U.S. Commerce Secretary Wilbur Ross said in a statement Thursday evening that he would be selling all of his equity holdings and buying Treasury securities with the proceeds — after receiving a letter from the U.S. Office of Government Ethics saying Ross could "run afoul of the primary criminal conflict of interest law."
"As a high level public official, you have an affirmative duty to protect the public trust and serve as a model of ethical behavior. This duty includes exercising the care necessary to fully and timely comply with your ethics commitments, and be accurate in statements to OGE regarding the same," David J. Apol, the office's acting director and general counsel, said in the Thursday letter to Ross.
The letter was sent after the financial holdings of Ross came under scrutiny in recent months. Apol said financial disclosure forms and compliance documents that the commerce secretary submitted "contained various omissions and inaccurate statements."
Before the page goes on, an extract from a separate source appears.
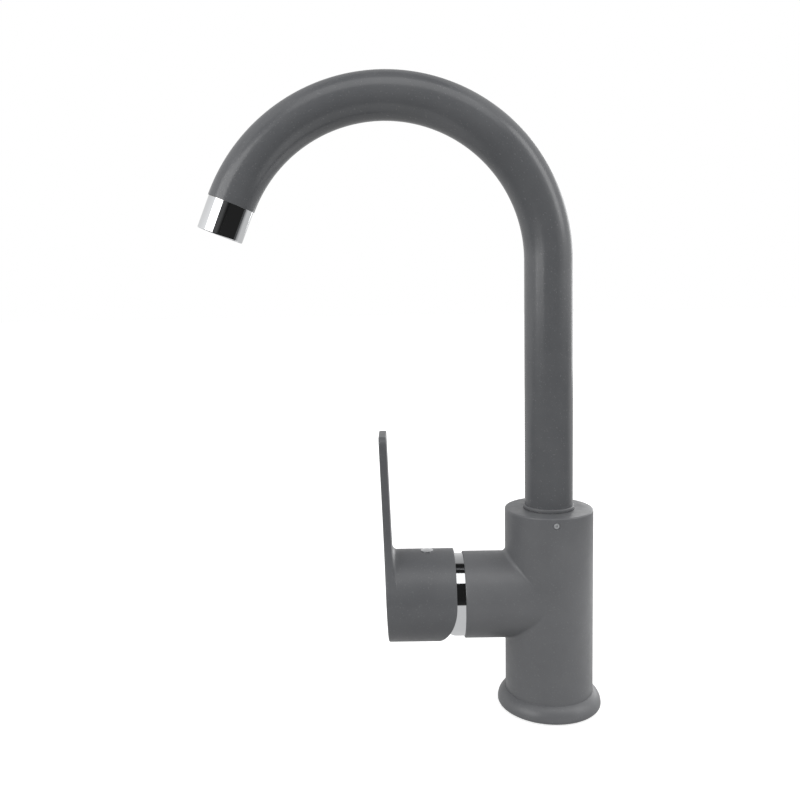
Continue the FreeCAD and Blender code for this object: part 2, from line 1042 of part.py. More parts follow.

Last November, Ross told the office in writing that he had divested every holding he had promised to do. But another transaction report was submitted one month later detailing two sales of Invesco stock. Invesco is Ross' former employer.
The November filing signed by Ross had indicated that intentionally false or misleading statement in the form is a violation of law. That's a warning that "should have triggered a more serious focus by Ross on the accuracy of his representations," said Walter Shaub, an attorney specializing in government ethics and the former head of the OGE.
Media reports in recent months revealed that Ross held, or had held, stakes in companies whose fortunes could be affected by U.S. trade policy decisions, with which Ross is intimately involved.
Among his controversial holdings were stakes in companies co-owned by China's government, a shipping firm linked to Russians that he short sold days before his ties to it were exposed. He also held more than $10 million in stock of his former employer, Invesco, despite earlier swearing he had divested those holdings.
Ross was also revealed to have taken short positions in stocks including Air Lease and Ocwen Financial Corporation, which he said were "technical ways of disposing the stocks." But such claims had been criticized.
Richard Painter, who served as chief White House ethics lawyer under President George W. Bush, told CNBC earlier this month: “I never heard of someone using short positions to divest.”
“I helped in hundreds of transactions for employees entering government,” noted Painter, who is now a Democratic candidate for senator in Minnesota. “This is not an acceptable situation.”
Sen. Ron Wyden, D-Ore., said controversy over Ross’s financial dealings could weaken efforts to improve America's trade position.